For direct graph isomorphism algorithms see Combinatorics/Graphs/Isomorphisms/plans/general.hpp.

Todo:
Vertex invariants
• The first step consists in applying algorithms which further reduce the sets D(v), for example by using that isomorphisms maintain vertex degrees.
• More generally, each vertex is labelled by some list of multisets of natural numbers, such that isomorphisms must maintain these lists; the first step is to use just the vertex degrees, the second step is to use for each vertex the multiset, which maps each possible vertex degree of a neighbour to the count of such neighbours; and so on (is this the idea of "nauty" ?).
• Another possibility is to use adjacency relations: If w is adjacent to v, then for every value w' in D(w) there must exist a value v' in D(v) such that w' is adjacent to v'.
• Either such algorithms are processed up to a certain level, or "until they get stuck", and then the remaining problem is formulated as a satisfiability problem.
Todo:
Alliances
• Still just given G_1, G_2 and D, but D may have been further refined by the previous step.
• We obtain a alliance of active clause-sets with variable set V(G_1) and variable domains given by D, with members
1. BIJ(V(G_1), D, V(G_2)) (see module "Generators").

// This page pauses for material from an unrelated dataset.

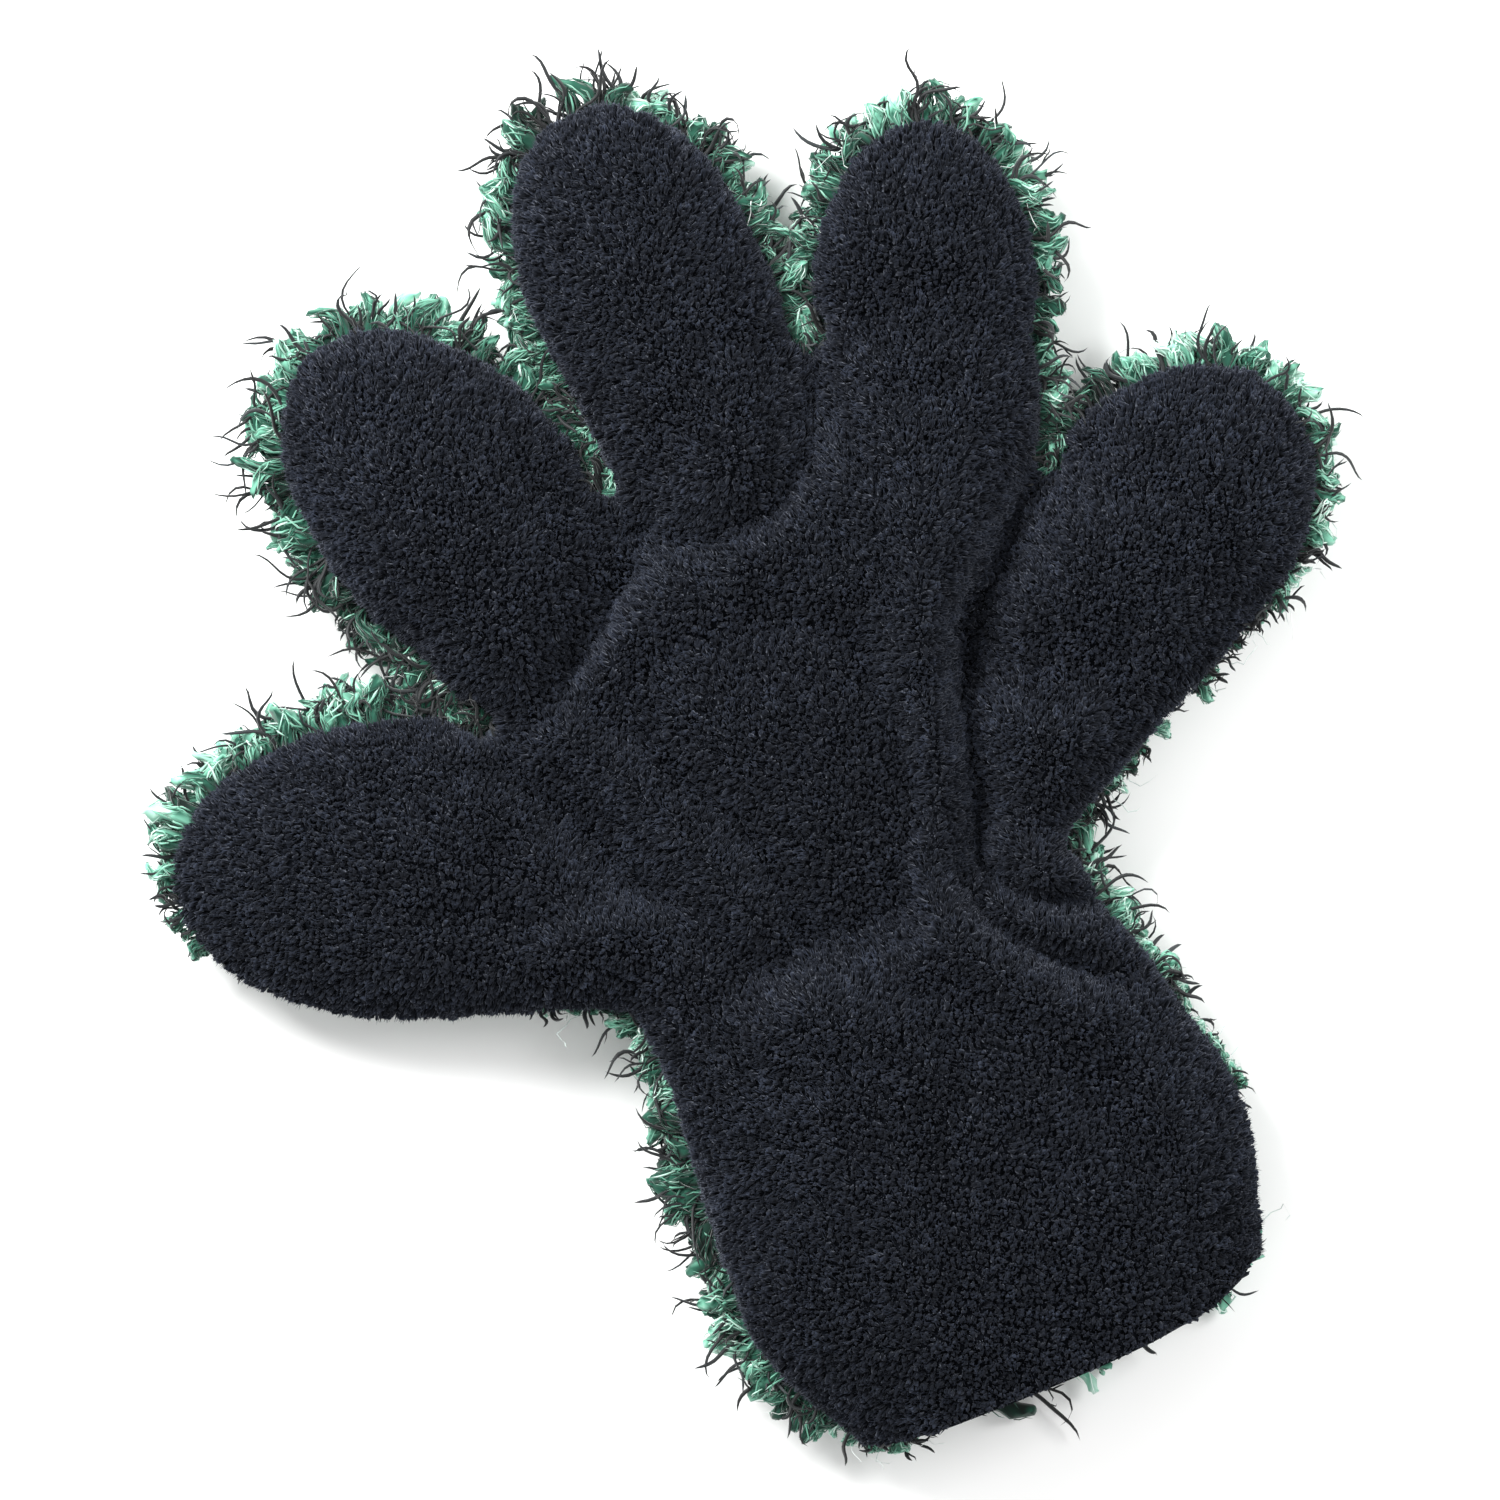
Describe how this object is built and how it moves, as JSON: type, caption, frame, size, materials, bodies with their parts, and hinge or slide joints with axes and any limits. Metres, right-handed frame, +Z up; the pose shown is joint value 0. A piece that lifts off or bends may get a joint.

2. A virtual clause-set which in principal for every vertex v and set V of possible values can yield for every vertex w adjacent to v in G the set of possible values W given by the set of w' such that v' in V with {v',w'} in E(G_2) exists.
3. Of main importance are the cases with |V| = 1 (these conditions ensure completeness of the translation).
4. This active clause-set may also offer stronger inferences.
5. In principal it is again an algorithm from the first step, processing a refined domain-assignment as input and computing further refinements.
• This alliance then is passed to a SAT algorithm (or output, using the canonical clause-representation).
Todo:
What about the graph embedding problem ? This should likely go to another module.

Definition in file GraphIsomorphisms.hpp.